GIVEN EXERCISE: Find the lines with "this" in them and copy them out.

SUPPLIED MATERIAL:
----------------------------------------

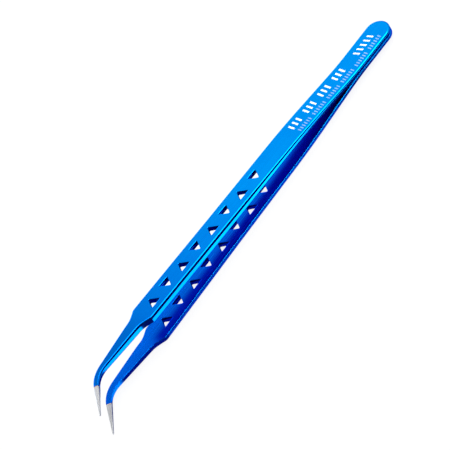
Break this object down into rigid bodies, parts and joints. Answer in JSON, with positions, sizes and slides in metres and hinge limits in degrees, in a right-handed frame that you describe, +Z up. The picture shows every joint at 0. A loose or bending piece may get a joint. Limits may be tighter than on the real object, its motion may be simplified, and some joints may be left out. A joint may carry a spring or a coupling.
{
  "type": "precision tweezers",
  "caption": "Slim spring-metal tweezers with a curved fine point, triangular windows in the grips and bare ground ends, lying on one grip.",
  "frame": {"origin": "centre of the bounding box on the surface that the tweezers lie on", "axes": "+X from the welded tail to the points; +Y the side that the points bend towards; +Z up, away from the lower grip's outer face, which lies flat on z = 0"},
  "size_m": [0.1404, 0.0136, 0.0107],
  "materials": {
    "blue_metal": "glossy blue anodised metal with fine lengthwise grain",
    "bare_metal": "bare ground metal, satin"
  },
  "bodies": {
    "tail": {"upper_tail": "blue_metal", "lower_tail": "blue_metal"},
    "upper_leg": {"upper_arm": "blue_metal", "upper_point": "bare_metal"},
    "lower_leg": {"lower_arm": "blue_metal", "lower_point": "bare_metal"}
  },
  "joints": [
    {"name": "upper_squeeze", "type": "hinge", "parent": "tail", "child": "upper_leg", "pos_m": [-0.04019, -0.00304, 0.00454], "axis": [0, 1, 0], "range_deg": [0, 1.91], "stiffness_Nm_per_rad": 1.75},
    {"name": "lower_squeeze", "type": "hinge", "parent": "tail", "child": "lower_leg", "pos_m": [-0.0401, -0.00304, 0.00131], "axis": [0, -1, 0], "range_deg": [0, 1.91], "stiffness_Nm_per_rad": 1.75}
  ]
}
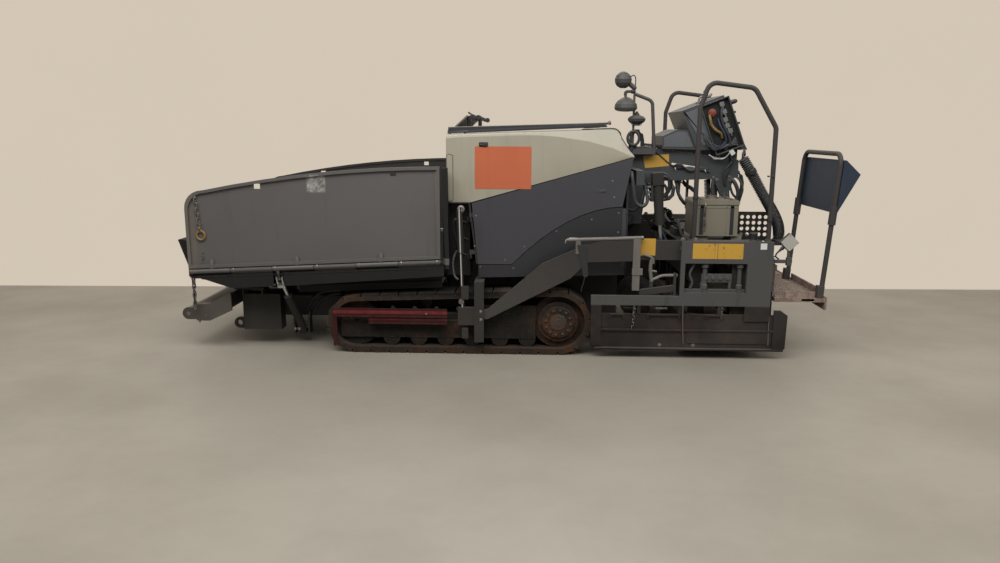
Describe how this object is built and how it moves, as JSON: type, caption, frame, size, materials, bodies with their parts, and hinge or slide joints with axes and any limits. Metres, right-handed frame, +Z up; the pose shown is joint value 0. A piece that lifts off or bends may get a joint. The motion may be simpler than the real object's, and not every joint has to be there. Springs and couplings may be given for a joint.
{
  "type": "tracked asphalt paver",
  "caption": "Compact tracked asphalt paver with a folding front hopper, conveyor, augers, engine hood and a towed extending screed.",
  "frame": {"origin": "on the ground under the middle of the overall length and width", "axes": "+X forward towards the hopper, +Y to the machine's left, +Z up"},
  "size_m": [4.8319, 1.85, 2.052],
  "materials": {
    "frame_grey": "worn satin paint",
    "hopper_grey": "worn satin paint",
    "cream": "semi-gloss paint",
    "slate": "satin paint",
    "track_steel": "dusty worn steel",
    "undercarriage": "dusty worn steel",
    "red": "worn paint",
    "steel": "bare steel",
    "screed_steel": "dusty, slightly rusted steel",
    "rail": "worn paint",
    "lamp": "weathered",
    "conduit": "ribbed",
    "walkway": "dusty, rusted",
    "tank": "worn paint",
    "engine": "matt"
  },
  "bodies": {
    "tractor": {"chassis": "frame_grey", "hopper": "hopper_grey", "conveyor": "track_steel", "engine": "engine", "side_skirts": "slate", "hood": "cream", "track_left": "track_steel", "track_right": "track_steel", "undercarriage_left": "undercarriage", "undercarriage_right": "undercarriage", "guard_bars": "red", "tow_guides": "frame_grey", "levelling_cylinders": "steel", "console_carrier": "slate", "beam_hoses": "conduit", "console": "slate", "lamp_mast": "lamp", "auger_drive": "frame_grey"},
    "wing_left": {"wing_left": "hopper_grey"},
    "wing_right": {"wing_right": "hopper_grey"},
    "wing_barrel_left": {"wing_barrel_left": "frame_grey"},
    "wing_barrel_right": {"wing_barrel_right": "frame_grey"},
    "wing_rod_left": {"wing_rod_left": "steel"},
    "wing_rod_right": {"wing_rod_right": "steel"},
    "apron": {"apron": "hopper_grey"},
    "push_beam": {"push_beam": "frame_grey"},
    "push_roller_left": {"push_roller_left": "screed_steel"},
    "push_roller_right": {"push_roller_right": "screed_steel"},
    "door_left": {"door_left": "slate"},
    "door_right": {"door_right": "slate"},
    "hood_lid": {"hood_lid": "frame_grey"},
    "auger_left": {"auger_left": "screed_steel"},
    "auger_right": {"auger_right": "screed_steel"},
    "screed": {"tow_arms": "slate", "screed_main": "screed_steel", "screed_deck": "frame_grey", "tank": "tank", "handrails": "rail", "conduit": "conduit"},
    "lift_barrels": {"lift_barrels": "frame_grey"},
    "lift_rods": {"lift_rods": "steel"},
    "extension_left": {"extension_left": "screed_steel", "end_gate_left": "screed_steel", "walkway_left": "walkway", "rear_rail": "rail"},
    "extension_right": {"extension_right": "screed_steel", "end_gate_right": "screed_steel", "walkway_right": "walkway"}
  },
  "joints": [
    {"name": "wing_left_fold", "type": "hinge", "parent": "tractor", "child": "wing_left", "pos_m": [0.489, 0.905, 0.69], "axis": [-0.9988, 0, 0.0493], "range_deg": [0, 65]},
    {"name": "wing_right_fold", "type": "hinge", "parent": "tractor", "child": "wing_right", "pos_m": [0.489, -0.905, 0.69], "axis": [0.9988, 0, -0.0493], "range_deg": [0, 65]},
    {"name": "wing_barrel_left_tilt", "type": "hinge", "parent": "tractor", "child": "wing_barrel_left", "pos_m": [1.587, 0.633, 0.125], "axis": [0.9866, -0.1033, -0.1263], "range_deg": [-0.6, 9.55]},
    {"name": "wing_rod_left_stroke", "type": "slide", "parent": "wing_barrel_left", "child": "wing_rod_left", "axis": [0.1609, 0.4867, 0.8586], "range_m": [-0.004, 0.0472]},
    {"name": "wing_barrel_right_tilt", "type": "hinge", "parent": "tractor", "child": "wing_barrel_right", "pos_m": [1.587, -0.633, 0.125], "axis": [-0.9866, -0.1033, 0.1263], "range_deg": [-0.6, 9.55]},
    {"name": "wing_rod_right_stroke", "type": "slide", "parent": "wing_barrel_right", "child": "wing_rod_right", "axis": [0.1609, -0.4867, 0.8586], "range_m": [-0.004, 0.0472]},
    {"name": "apron_tilt", "type": "hinge", "parent": "tractor", "child": "apron", "pos_m": [2.318, 0, 0.606], "axis": [0, 1, 0], "range_deg": [0, 50]},
    {"name": "push_beam_swing", "type": "hinge", "parent": "tractor", "child": "push_beam", "pos_m": [2.062, 0, 0.28], "axis": [0, 0, 1], "range_deg": [-4, 4]},
    {"name": "push_roller_left_spin", "type": "hinge", "parent": "push_beam", "child": "push_roller_left", "pos_m": [2.371, 0.44, 0.276], "axis": [0, 1, 0], "continuous": true},
    {"name": "push_roller_right_spin", "type": "hinge", "parent": "push_beam", "child": "push_roller_right", "pos_m": [2.371, -0.44, 0.276], "axis": [0, 1, 0], "continuous": true},
    {"name": "door_left_swing", "type": "hinge", "parent": "tractor", "child": "door_left", "pos_m": [0.284, 0.788, 0.9], "axis": [0, 0, -1], "range_deg": [0, 95]},
    {"name": "door_right_swing", "type": "hinge", "parent": "tractor", "child": "door_right", "pos_m": [0.284, -0.788, 0.9], "axis": [0, 0, 1], "range_deg": [0, 95]},
    {"name": "hood_lid_lift", "type": "hinge", "parent": "tractor", "child": "hood_lid", "pos_m": [0.44, 0, 1.5979], "axis": [0, 1, 0], "range_deg": [0, 55]},
    {"name": "auger_left_spin", "type": "hinge", "parent": "tractor", "child": "auger_left", "pos_m": [-0.988, 0.4, 0.345], "axis": [0, 1, 0], "continuous": true},
    {"name": "auger_right_spin", "type": "hinge", "parent": "tractor", "child": "auger_right", "pos_m": [-0.988, -0.4, 0.345], "axis": [0, 1, 0], "continuous": true},
    {"name": "screed_lift", "type": "hinge", "parent": "tractor", "child": "screed", "pos_m": [0.212, 0, 0.3], "axis": [0, 1, 0], "range_deg": [-1.5, 6]},
    {"name": "lift_barrel_tilt", "type": "hinge", "parent": "tractor", "child": "lift_barrels", "pos_m": [-1.043, 0, 1.29], "axis": [0, 1, 0], "range_deg": [-7.57, 2.27]},
    {"name": "lift_rod_stroke", "type": "slide", "parent": "lift_barrels", "child": "lift_rods", "axis": [-0.0888, 0, -0.9961], "range_m": [-0.138, 0.0368]},
    {"name": "extension_left_out", "type": "slide", "parent": "screed", "child": "extension_left", "axis": [0, 1, 0], "range_m": [0, 0.775]},
    {"name": "extension_right_out", "type": "slide", "parent": "screed", "child": "extension_right", "axis": [0, -1, 0], "range_m": [0, 0.775]}
  ],
  "couplings": [
    {"joint": "wing_barrel_left_tilt", "follows": "wing_left_fold", "ratio": 0.13769},
    {"joint": "wing_barrel_right_tilt", "follows": "wing_right_fold", "ratio": 0.13769},
    {"joint": "wing_rod_left_stroke", "follows": "wing_left_fold", "m_per_rad": 0.038102},
    {"joint": "wing_rod_right_stroke", "follows": "wing_right_fold", "m_per_rad": 0.038102},
    {"joint": "lift_barrel_tilt", "follows": "screed_lift", "ratio": -1.1778},
    {"joint": "lift_rod_stroke", "follows": "screed_lift", "m_per_rad": -1.2893}
  ]
}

----------------------------------------

PROBLEM SOLUTION:
Break this object down into rigid bodies, parts and joints. Answer in JSON, with positions, sizes and slides in metres and hinge limits in degrees, in a right-handed frame that you describe, +Z up. The picture shows every joint at 0. A loose or bending piece may get a joint. Limits may be tighter than on the real object, its motion may be simplified, and some joints may be left out. A joint may carry a spring or a coupling.
Describe how this object is built and how it moves, as JSON: type, caption, frame, size, materials, bodies with their parts, and hinge or slide joints with axes and any limits. Metres, right-handed frame, +Z up; the pose shown is joint value 0. A piece that lifts off or bends may get a joint. The motion may be simpler than the real object's, and not every joint has to be there. Springs and couplings may be given for a joint.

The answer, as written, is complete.